Creativity also relies on environment for its validity. A best-seller novel is not necessarily more creative than another novel, yet the culture embraces the one and not the other. A poem is as different from a sculpture as ice is to fire, yet both are the results of creative outputs. Handel's Messiah, produced within a 24-hour period, is no less an act of creativity than Wolfram's new theory of science, a 20-year endeavor.

A Linguistic Link to Insanity

Man has long been fascinated with creativity and the contribution this ability makes to our survival and comfort. The bicameral mind, a phrase coined by Julian Jaynes, posited that creativity came from the gods, for they controlled the chamber of the mind in which new thoughts occurred. When the muse was present, madness ensued.

In Latin, the language of choice at the time, madness was not distinguished from inspiration. Because of this linguistic deficiency, the uneasy alliance of insanity with creativity began. Although empirical research is inconclusive, the characteristics of creative people, their intense focus, eccentricity, acknowledgment of a muse, and fantasies, continue to reinforce this linguistic myth. Carl Jung's theory contributes as well. He posits that creativity, with its archetypal sources, wells up and cannot be denied in that Jungian process of opposing forces.

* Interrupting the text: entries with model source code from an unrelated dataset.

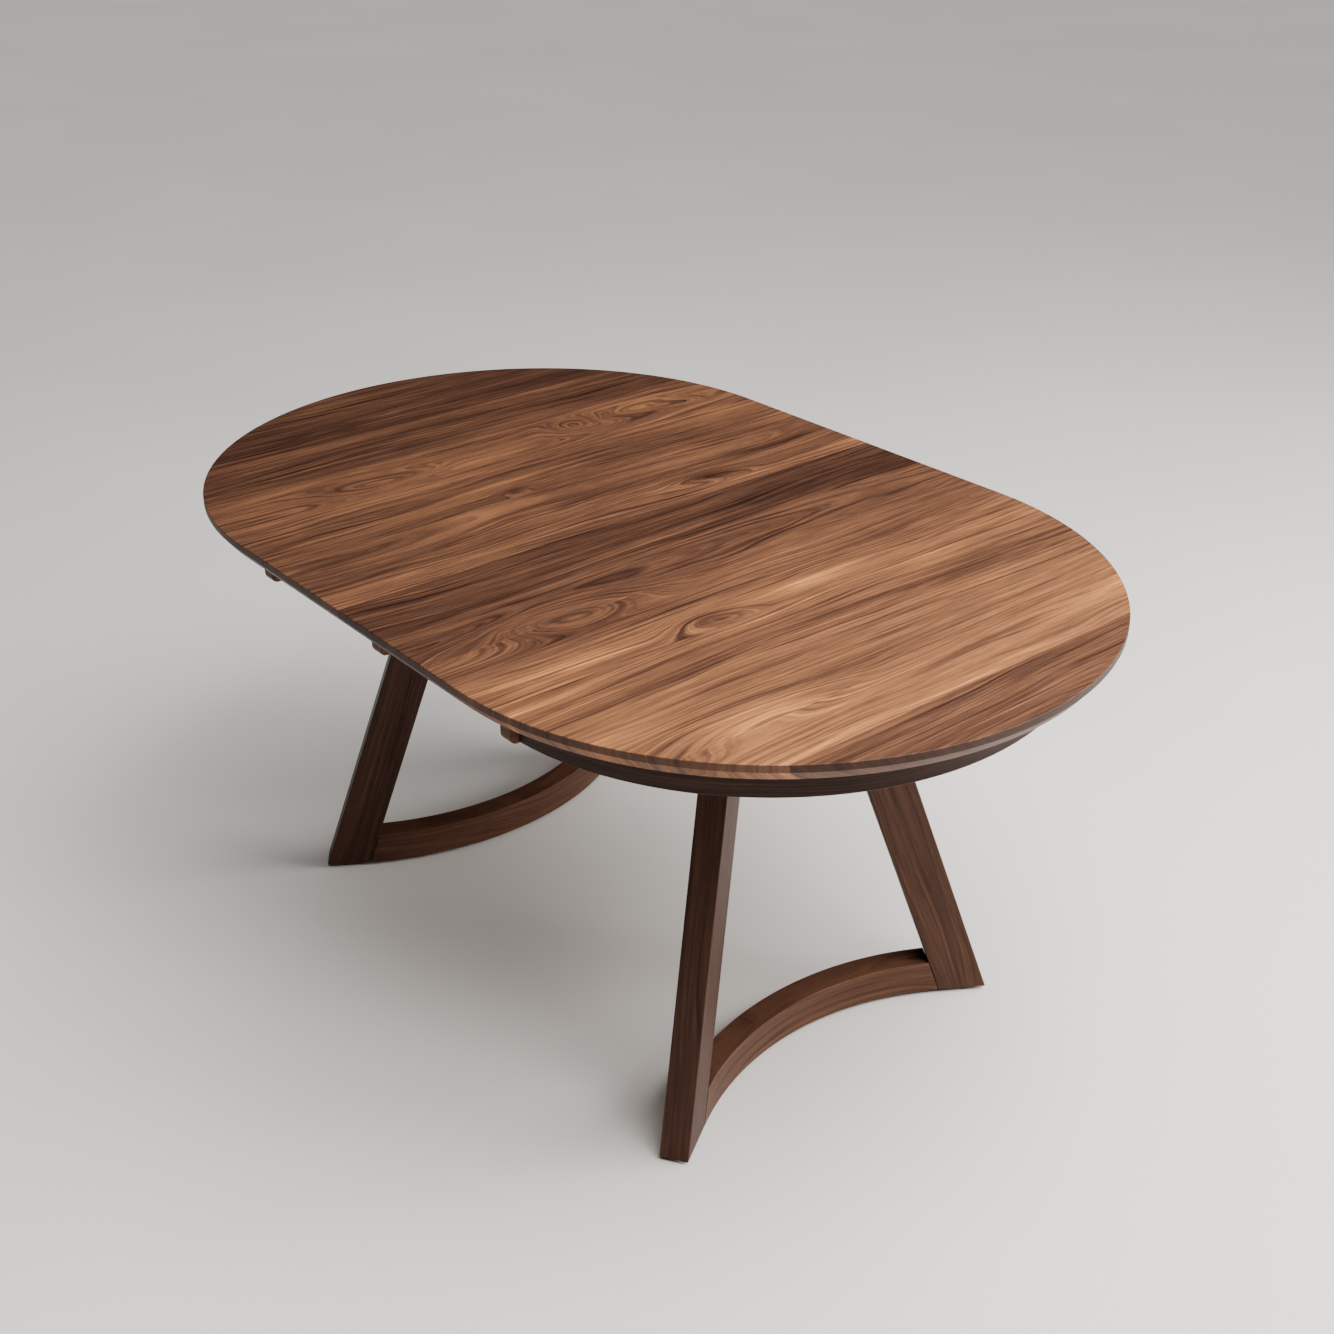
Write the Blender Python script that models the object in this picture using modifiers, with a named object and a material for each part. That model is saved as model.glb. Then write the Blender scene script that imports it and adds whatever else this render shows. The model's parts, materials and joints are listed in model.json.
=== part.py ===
"""Extendable dining table: two half-round tops on split bases, with two loose leaves between them.

Run with: blender --background --python part.py
Metres, +Z up. X runs along the opened table, the seam between the two leaves is at X = 0.
"""
import math

import bmesh
import bpy
from mathutils import Matrix, Vector

# ---- driving dimensions -------------------------------------------------------------------------
HEIGHT = 0.750
TOP_RADIUS = 0.508
LEAF_WIDTH = 0.297
TOP_THICKNESS = 0.027
EDGE_FLAT = 0.0110        # upright part of the top's edge; below it the edge is cut back
EDGE_UNDERCUT = 0.0125
ARRIS = 0.0010
FIT = 0.0003              # gap between touching pieces

APRON_RADIUS = 0.443
APRON_THICKNESS = 0.020
APRON_BOTTOM = 0.664

RAIL_THICKNESS = 0.022
RAIL_HALF_LENGTH = 0.455
RAIL_CORNER = 0.010
LEG_CLEARANCE_HALF_WIDTH = 0.150

RUNNER_WIDTH = 0.022
RUNNER_HEIGHT = 0.0345
RUNNER_LENGTH = 0.686
RUNNER_GAP = 0.0005
RUNNER_MIDDLE_Y = 0.2035
TONGUE_DEPTH = 0.005
TONGUE_HEIGHT = 0.008
RELEASE_TRAVEL = 0.015    # how far each half opens past the leaves

LEG_FOOT = (0.4963, 0.3265)
LEG_PLAN_ANGLE = math.radians(57.6)
LEG_LEAN = math.radians(19.4)
LEG_WIDTH = 0.0777        # level width along the leg's own plane
LEG_THICKNESS = 0.0437
LEG_EDGE = 0.002

STRETCHER_HEIGHT = 0.0556
GLIDER_HEIGHT = 0.006
GLIDER_RADIUS = 0.012
GLIDER_STEM_RADIUS = 0.004
GLIDER_STEM_LENGTH = 0.018

HEAD_THICKNESS = 0.040
HEAD_LENGTH = 0.108
HEAD_HALF_WIDTH = 0.155

LEAF_BATTEN_WIDTH = 0.040
LEAF_BATTEN_THICKNESS = 0.018

PEG_RADIUS = 0.005
PEG_DROP = 0.012
BOLT_RADIUS = 0.004
BOLT_HEAD_RADIUS = 0.0075
BOLT_HEAD_HEIGHT = 0.005
HOLE_CLEARANCE = 0.0005

# ---- places worked out from them ----------------------------------------------------------------
UNDERSIDE = HEIGHT - TOP_THICKNESS
HANG_Z = UNDERSIDE - FIT
RAIL_INNER = LEAF_WIDTH + RAIL_THICKNESS / 2 + 0.001
RAIL_OUTER = RAIL_INNER + RAIL_THICKNESS
RUNNER_BOTTOM = HANG_Z - RUNNER_HEIGHT
RUNNER_PITCH = RUNNER_WIDTH + RUNNER_GAP
SLIDE_INNER_Y = RUNNER_MIDDLE_Y - 1.5 * RUNNER_PITCH
SLIDE_OUTER_Y = RUNNER_MIDDLE_Y + 1.5 * RUNNER_PITCH
HEAD_BOTTOM = HANG_Z - HEAD_THICKNESS
LEG_TOP = HEAD_BOTTOM - FIT
LEAN = math.tan(LEG_LEAN)

NEAR, FAR = 1, -1
LEFT, RIGHT = -1, 1
END_NAMES = {NEAR: "near", FAR: "far"}
SIDE_NAMES = {LEFT: "left", RIGHT: "right"}

WALNUT_TOP = ("walnut_top", (0.36, 0.17, 0.075, 1.0), 0.42, 0.0)
WALNUT_LEAF = ("walnut_leaf", (0.31, 0.145, 0.065, 1.0), 0.42, 0.0)
WALNUT_BASE = ("walnut_base", (0.12, 0.052, 0.027, 1.0), 0.45, 0.0)
WALNUT_FRAME = ("walnut_frame", (0.15, 0.068, 0.036, 1.0), 0.50, 0.0)
BEECH_SLIDE = ("beech_slide", (0.52, 0.33, 0.18, 1.0), 0.55, 0.0)
STEEL = ("steel", (0.45, 0.45, 0.46, 1.0), 0.35, 1.0)
PLASTIC = ("black_plastic", (0.015, 0.015, 0.016, 1.0), 0.5, 0.0)


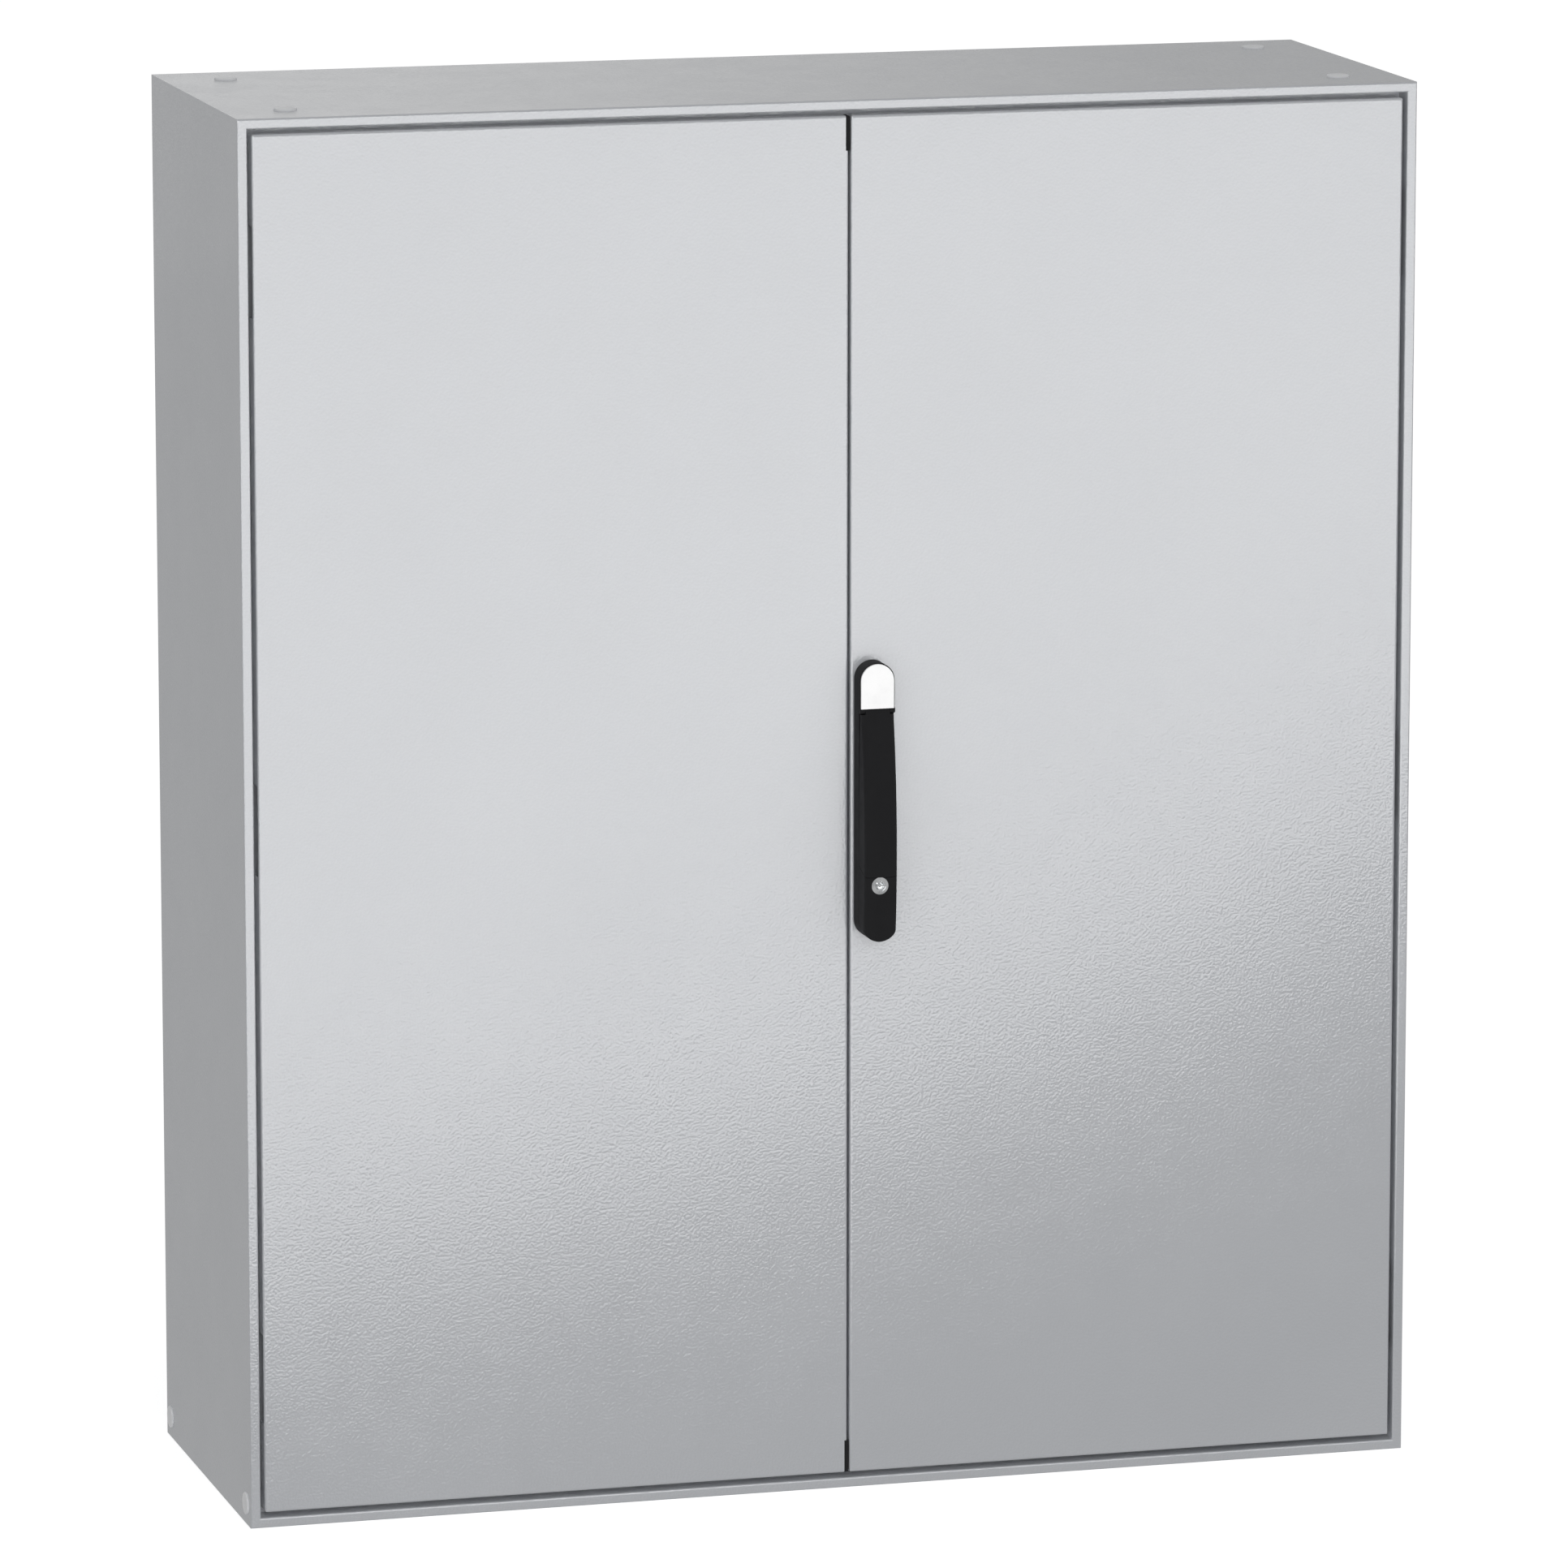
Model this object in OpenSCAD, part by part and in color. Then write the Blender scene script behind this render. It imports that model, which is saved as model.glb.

Aristotle departed from the bicameral perspective and speculated that thoughts were involved with the creative process. He believed that insight began through associationism, in other words, ideas associated with other ideas and led to creativity.

During the Golden Age (500–200 BC) creativity reigned. When Roman emperors proclaimed themselves gods, the decline of creativity began. The medieval period lost its grip when the Black Death wiped out one third of the population, and from the Renaissance came the Age of Enlightenment and humanism, the ability of humans to solve problems from their own mental efforts. In that period, the term genius came to be associated with creativity, as did intelligence.

Sir Francis Galton coined the term genius and believed that ideas in the conscious mind were linked to ideas in the unconscious. He also believed genius, and thus creativity, was inherited. Gestalt theory opposed this. Developed by Germans, Gestaltists believe that being creative is more complicated than what Galton proposed. Gestalt is German for mental patterns or forms, and it was theorized that the whole of a creative idea cannot be reduced to a sum of its parts. Cognitive psychology continues to struggle with these two ideas: genius and the workings of the brain itself.